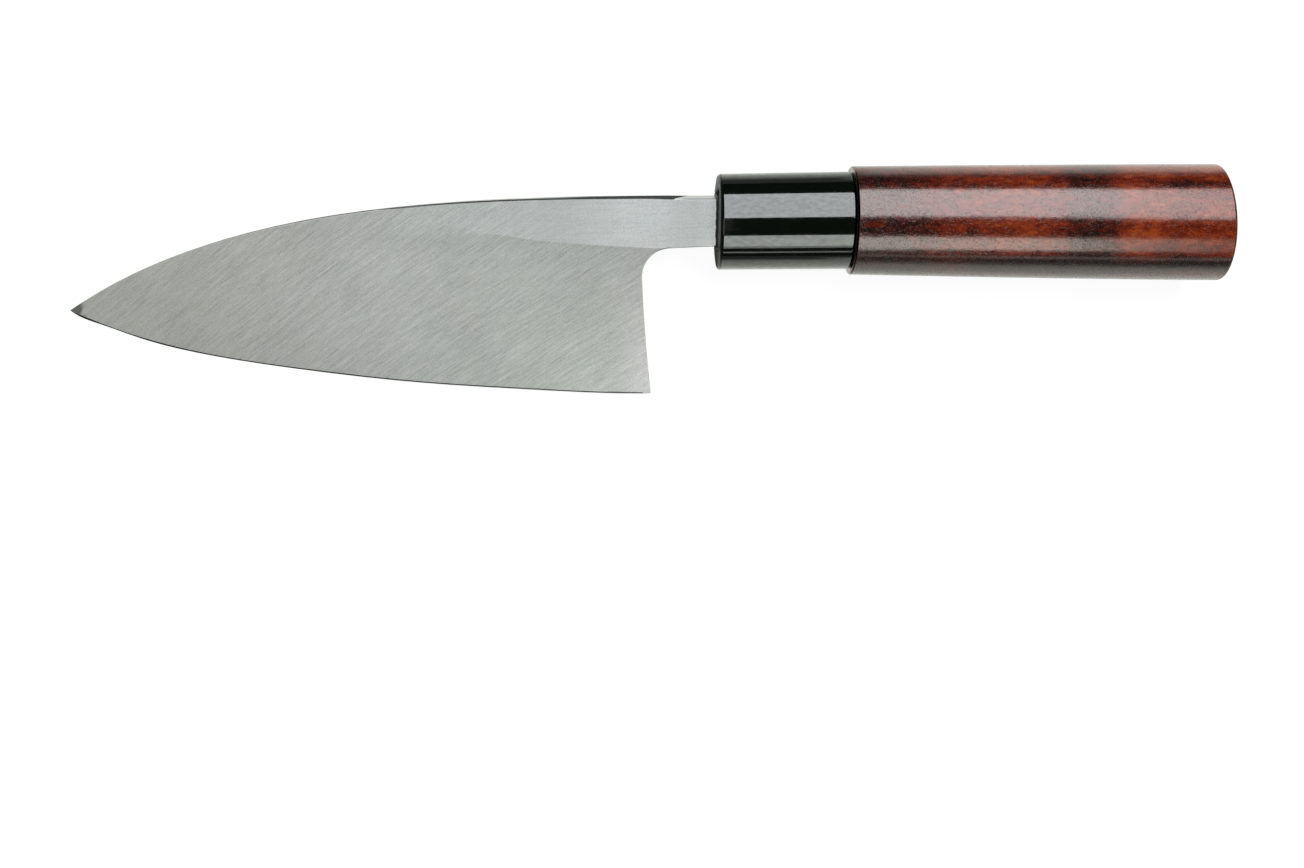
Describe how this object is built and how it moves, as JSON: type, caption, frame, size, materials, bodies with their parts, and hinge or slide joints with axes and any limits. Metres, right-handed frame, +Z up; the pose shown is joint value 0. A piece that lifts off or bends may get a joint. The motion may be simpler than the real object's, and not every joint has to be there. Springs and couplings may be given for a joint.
{
  "type": "kitchen knife",
  "caption": "Single-bevel Japanese fish knife: wide pointed blade of soft iron and hard steel, slim neck, black ferrule and oval stained wooden handle.",
  "frame": {"origin": "on the table, under the middle of the box round the knife as it lies on its bevelled side", "axes": "+X runs over the table from the blade's tip to the handle's butt, +Y from the cutting edge to the spine, and +Z is up, out of the blade's flat side"},
  "size_m": [0.2968, 0.0591, 0.0299],
  "materials": {
    "soft_iron": "brushed lengthwise, satin",
    "hard_steel": "ground with slanting lines, satin",
    "ferrule_black": "polished black",
    "stained_wood": "red-brown stain under satin lacquer",
    "seal_resin": "dark resin, uneven"
  },
  "bodies": {
    "root": {"blade_body": "soft_iron", "edge_steel": "hard_steel", "ferrule": "ferrule_black", "handle": "stained_wood", "tang_seal": "seal_resin"}
  },
  "joints": []
}
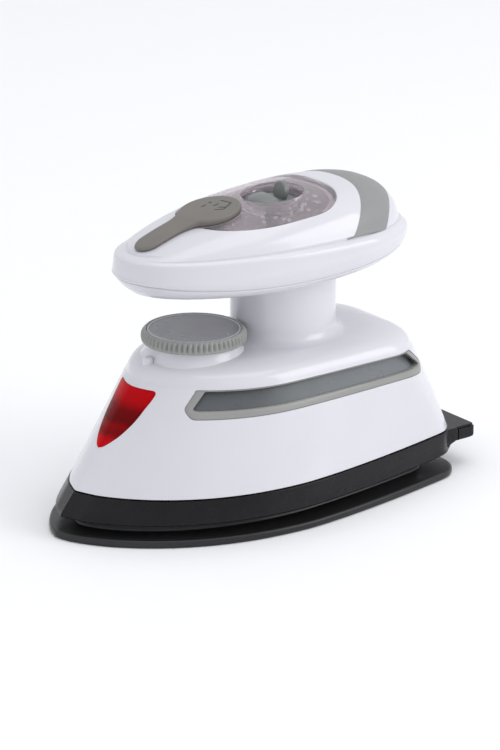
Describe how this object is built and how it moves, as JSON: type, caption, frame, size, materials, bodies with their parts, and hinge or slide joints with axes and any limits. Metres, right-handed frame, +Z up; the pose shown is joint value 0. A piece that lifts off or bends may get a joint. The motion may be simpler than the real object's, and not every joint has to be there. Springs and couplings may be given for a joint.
{
  "type": "travel steam iron",
  "caption": "Compact travel steam iron: pointed soleplate, tapered body on a black skirt, neck-mounted palm handle with water tank, filler cap, steam knob, temperature dial.",
  "frame": {"origin": "point on the soleplate's flat underside, in the middle plane, 73 mm behind the nose tip", "axes": "nose toward -Y, heel toward +Y, +Z up from the soleplate, +X to the left of a user who looks from heel to nose"},
  "size_m": [0.083, 0.1552, 0.105],
  "materials": {
    "sole_alloy": "dark non-stick coat over a cast alloy plate",
    "element_sheath": "oxidised tubular sheath",
    "plated_steel": "zinc plated",
    "red_gasket": "moulded silicone",
    "cover_alloy": "rolled sheet",
    "thermostat_metal": "stamped strip and ceramic stack",
    "ceramic_white": "unglazed",
    "black_plastic": "glossy heat-proof moulding",
    "white_plastic": "cool white, glossy",
    "grey_trim": "satin warm grey",
    "strip_clear": "translucent blue-grey plastic",
    "red_lens": "translucent red plastic",
    "lamp_glass": "small neon lamp",
    "black_rubber": "matte",
    "smoke_window": "smoky mauve-grey clear plastic",
    "tank_clear": "clear water tank",
    "grey_plastic": "moulded",
    "seat_clear": "clear round well",
    "silicone_tube": "translucent silicone",
    "accent_grey": "satin metallic grey, no lettering",
    "dial_grey": "knurled edge",
    "dial_face_grey": "flat face with a thin light ring",
    "knob_grey": "smooth",
    "brass_needle": "turned",
    "taupe_rubber": "soft taupe rubber with an engraved cup mark"
  },
  "bodies": {
    "iron": {"soleplate": "sole_alloy", "heating_element": "element_sheath", "element_pin_right": "plated_steel", "element_pin_left": "plated_steel", "chamber_gasket": "red_gasket", "steam_chamber_cover": "cover_alloy", "thermostat": "thermostat_metal", "thermal_fuse": "ceramic_white", "heat_skirt": "black_plastic", "body_shell": "white_plastic", "side_trim_right": "grey_trim", "side_trim_left": "grey_trim", "side_window_right": "strip_clear", "side_window_left": "strip_clear", "pilot_lens": "red_lens", "pilot_lamp": "lamp_glass", "cord_gland": "black_rubber", "heat_shield": "cover_alloy", "sole_screw_front": "plated_steel", "sole_screw_rear_right": "plated_steel", "sole_screw_rear_left": "plated_steel", "terminal_block": "ceramic_white", "handle_lower_shell": "white_plastic", "handle_screw_front": "plated_steel", "handle_screw_rear": "plated_steel", "handle_upper_shell": "white_plastic", "tank_window": "smoke_window", "water_tank": "tank_clear", "filler_neck": "grey_plastic", "steam_knob_seat": "seat_clear", "valve_spring": "plated_steel", "valve_seat": "grey_plastic", "water_tube": "silicone_tube", "rear_accent_panel": "accent_grey"},
    "dial": {"temperature_dial": "dial_grey", "dial_face": "dial_face_grey", "thermostat_shaft": "plated_steel"},
    "knob": {"steam_knob": "knob_grey"},
    "needle": {"valve_needle": "brass_needle"},
    "cap": {"filler_cap": "taupe_rubber"}
  },
  "joints": [
    {"name": "dial_turn", "type": "hinge", "parent": "iron", "child": "dial", "pos_m": [0, -0.0183, 0.058], "axis": [0, 0, 1], "range_deg": [-270, 0]},
    {"name": "steam_turn", "type": "hinge", "parent": "iron", "child": "knob", "pos_m": [0, 0.013, 0.098], "axis": [0, 0, 1], "range_deg": [0, 90]},
    {"name": "needle_lift", "type": "slide", "parent": "iron", "child": "needle", "axis": [0, 0, 1], "range_m": [0, 0.0015], "deforming": ["valve_spring"]},
    {"name": "filler_open", "type": "hinge", "parent": "iron", "child": "cap", "pos_m": [0, -0.0404, 0.0911], "axis": [1, 0, 0], "range_deg": [0, 100]}
  ],
  "couplings": [
    {"joint": "steam_turn", "follows": "needle_lift", "rad_per_m": 1047}
  ]
}
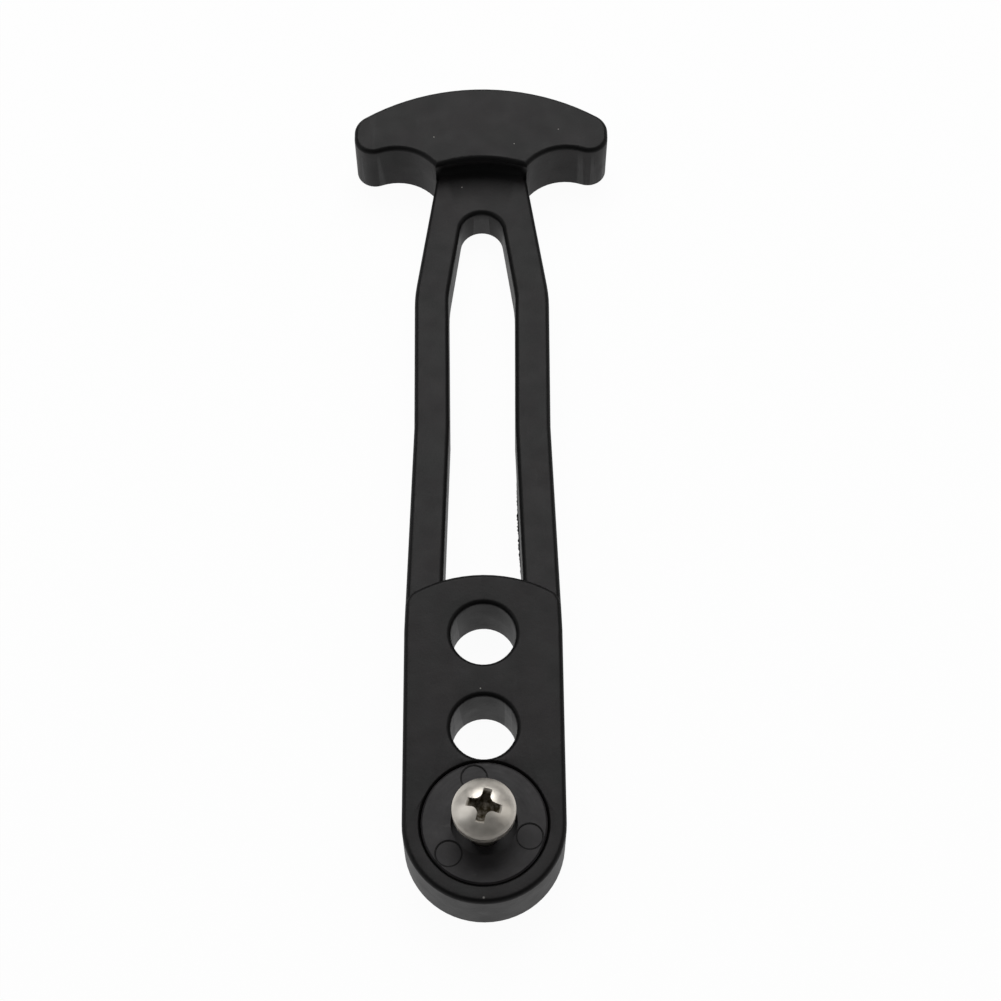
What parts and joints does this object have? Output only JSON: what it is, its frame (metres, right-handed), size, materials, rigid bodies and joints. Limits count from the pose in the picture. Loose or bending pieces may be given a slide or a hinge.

#####

**Exercise instructions:** Copy down the whole of the data above, matching it exactly.

**The reply:**
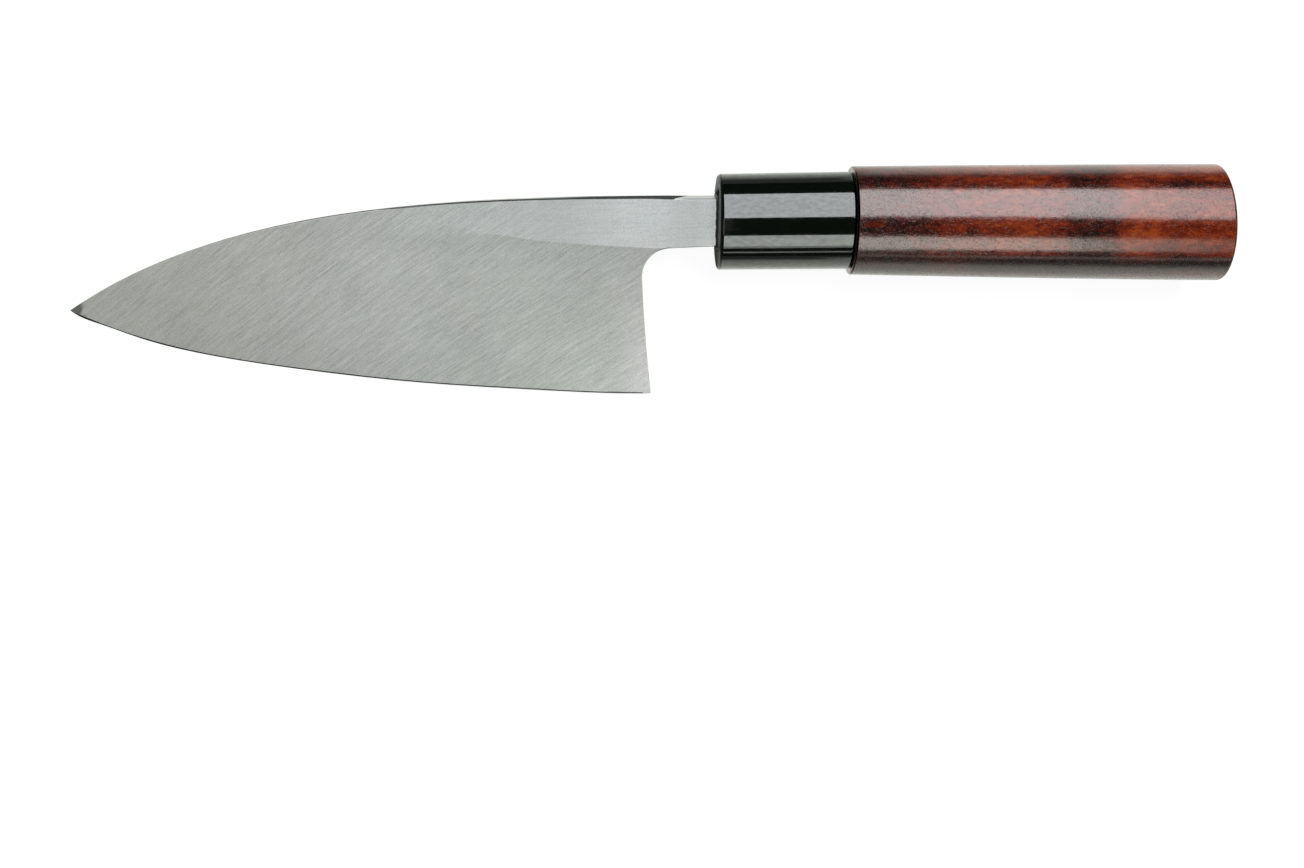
Describe how this object is built and how it moves, as JSON: type, caption, frame, size, materials, bodies with their parts, and hinge or slide joints with axes and any limits. Metres, right-handed frame, +Z up; the pose shown is joint value 0. A piece that lifts off or bends may get a joint. The motion may be simpler than the real object's, and not every joint has to be there. Springs and couplings may be given for a joint.
{
  "type": "kitchen knife",
  "caption": "Single-bevel Japanese fish knife: wide pointed blade of soft iron and hard steel, slim neck, black ferrule and oval stained wooden handle.",
  "frame": {"origin": "on the table, under the middle of the box round the knife as it lies on its bevelled side", "axes": "+X runs over the table from the blade's tip to the handle's butt, +Y from the cutting edge to the spine, and +Z is up, out of the blade's flat side"},
  "size_m": [0.2968, 0.0591, 0.0299],
  "materials": {
    "soft_iron": "brushed lengthwise, satin",
    "hard_steel": "ground with slanting lines, satin",
    "ferrule_black": "polished black",
    "stained_wood": "red-brown stain under satin lacquer",
    "seal_resin": "dark resin, uneven"
  },
  "bodies": {
    "root": {"blade_body": "soft_iron", "edge_steel": "hard_steel", "ferrule": "ferrule_black", "handle": "stained_wood", "tang_seal": "seal_resin"}
  },
  "joints": []
}
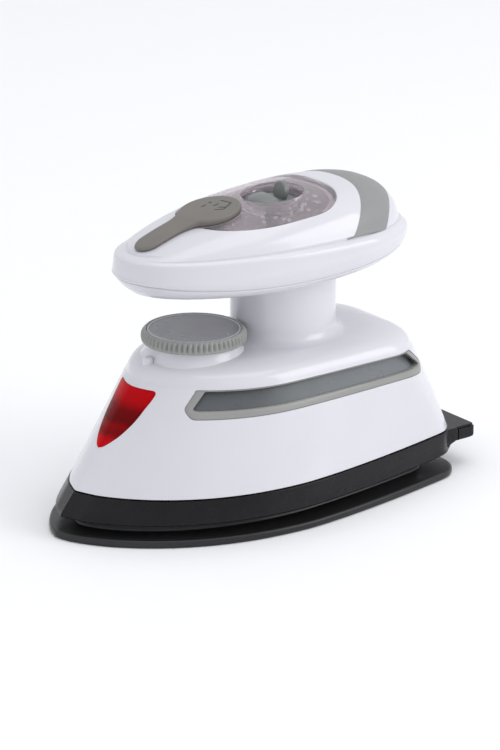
Describe how this object is built and how it moves, as JSON: type, caption, frame, size, materials, bodies with their parts, and hinge or slide joints with axes and any limits. Metres, right-handed frame, +Z up; the pose shown is joint value 0. A piece that lifts off or bends may get a joint. The motion may be simpler than the real object's, and not every joint has to be there. Springs and couplings may be given for a joint.
{
  "type": "travel steam iron",
  "caption": "Compact travel steam iron: pointed soleplate, tapered body on a black skirt, neck-mounted palm handle with water tank, filler cap, steam knob, temperature dial.",
  "frame": {"origin": "point on the soleplate's flat underside, in the middle plane, 73 mm behind the nose tip", "axes": "nose toward -Y, heel toward +Y, +Z up from the soleplate, +X to the left of a user who looks from heel to nose"},
  "size_m": [0.083, 0.1552, 0.105],
  "materials": {
    "sole_alloy": "dark non-stick coat over a cast alloy plate",
    "element_sheath": "oxidised tubular sheath",
    "plated_steel": "zinc plated",
    "red_gasket": "moulded silicone",
    "cover_alloy": "rolled sheet",
    "thermostat_metal": "stamped strip and ceramic stack",
    "ceramic_white": "unglazed",
    "black_plastic": "glossy heat-proof moulding",
    "white_plastic": "cool white, glossy",
    "grey_trim": "satin warm grey",
    "strip_clear": "translucent blue-grey plastic",
    "red_lens": "translucent red plastic",
    "lamp_glass": "small neon lamp",
    "black_rubber": "matte",
    "smoke_window": "smoky mauve-grey clear plastic",
    "tank_clear": "clear water tank",
    "grey_plastic": "moulded",
    "seat_clear": "clear round well",
    "silicone_tube": "translucent silicone",
    "accent_grey": "satin metallic grey, no lettering",
    "dial_grey": "knurled edge",
    "dial_face_grey": "flat face with a thin light ring",
    "knob_grey": "smooth",
    "brass_needle": "turned",
    "taupe_rubber": "soft taupe rubber with an engraved cup mark"
  },
  "bodies": {
    "iron": {"soleplate": "sole_alloy", "heating_element": "element_sheath", "element_pin_right": "plated_steel", "element_pin_left": "plated_steel", "chamber_gasket": "red_gasket", "steam_chamber_cover": "cover_alloy", "thermostat": "thermostat_metal", "thermal_fuse": "ceramic_white", "heat_skirt": "black_plastic", "body_shell": "white_plastic", "side_trim_right": "grey_trim", "side_trim_left": "grey_trim", "side_window_right": "strip_clear", "side_window_left": "strip_clear", "pilot_lens": "red_lens", "pilot_lamp": "lamp_glass", "cord_gland": "black_rubber", "heat_shield": "cover_alloy", "sole_screw_front": "plated_steel", "sole_screw_rear_right": "plated_steel", "sole_screw_rear_left": "plated_steel", "terminal_block": "ceramic_white", "handle_lower_shell": "white_plastic", "handle_screw_front": "plated_steel", "handle_screw_rear": "plated_steel", "handle_upper_shell": "white_plastic", "tank_window": "smoke_window", "water_tank": "tank_clear", "filler_neck": "grey_plastic", "steam_knob_seat": "seat_clear", "valve_spring": "plated_steel", "valve_seat": "grey_plastic", "water_tube": "silicone_tube", "rear_accent_panel": "accent_grey"},
    "dial": {"temperature_dial": "dial_grey", "dial_face": "dial_face_grey", "thermostat_shaft": "plated_steel"},
    "knob": {"steam_knob": "knob_grey"},
    "needle": {"valve_needle": "brass_needle"},
    "cap": {"filler_cap": "taupe_rubber"}
  },
  "joints": [
    {"name": "dial_turn", "type": "hinge", "parent": "iron", "child": "dial", "pos_m": [0, -0.0183, 0.058], "axis": [0, 0, 1], "range_deg": [-270, 0]},
    {"name": "steam_turn", "type": "hinge", "parent": "iron", "child": "knob", "pos_m": [0, 0.013, 0.098], "axis": [0, 0, 1], "range_deg": [0, 90]},
    {"name": "needle_lift", "type": "slide", "parent": "iron", "child": "needle", "axis": [0, 0, 1], "range_m": [0, 0.0015], "deforming": ["valve_spring"]},
    {"name": "filler_open", "type": "hinge", "parent": "iron", "child": "cap", "pos_m": [0, -0.0404, 0.0911], "axis": [1, 0, 0], "range_deg": [0, 100]}
  ],
  "couplings": [
    {"joint": "steam_turn", "follows": "needle_lift", "rad_per_m": 1047}
  ]
}
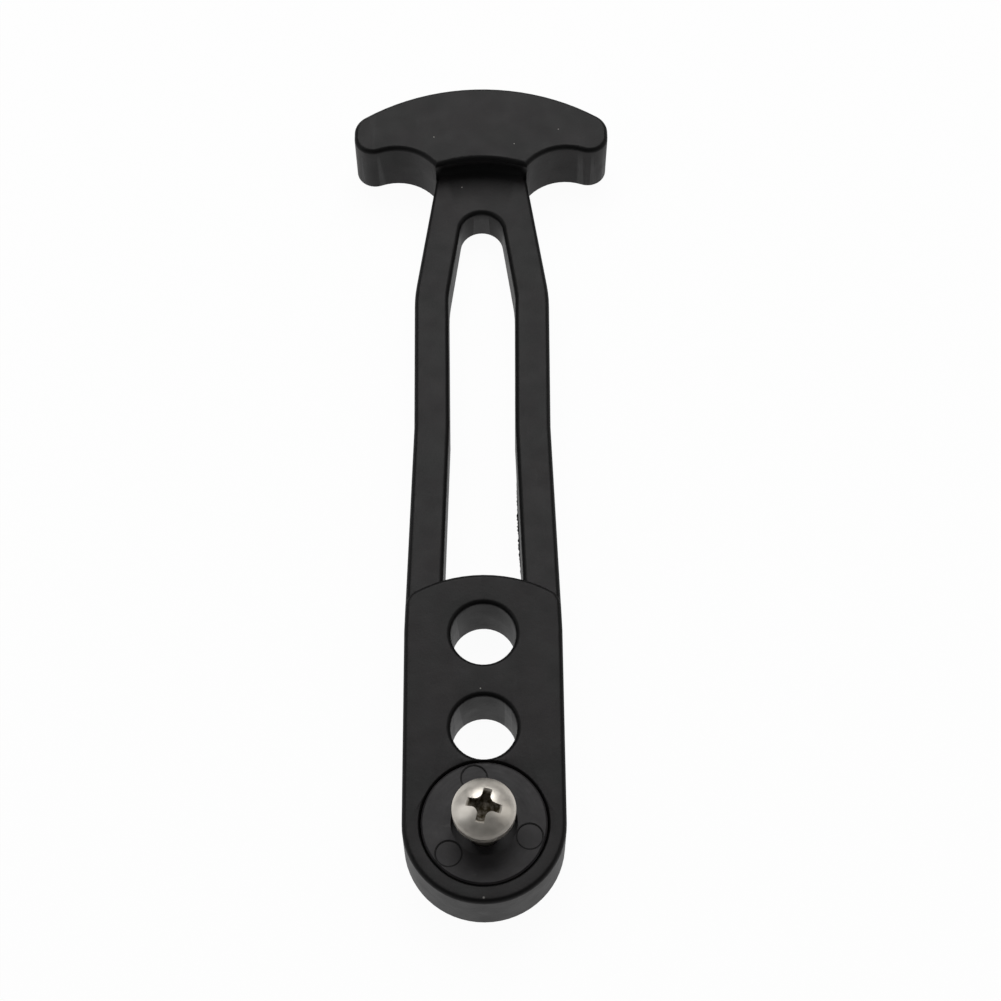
What parts and joints does this object have? Output only JSON: what it is, its frame (metres, right-handed), size, materials, rigid bodies and joints. Limits count from the pose in the picture. Loose or bending pieces may be given a slide or a hinge.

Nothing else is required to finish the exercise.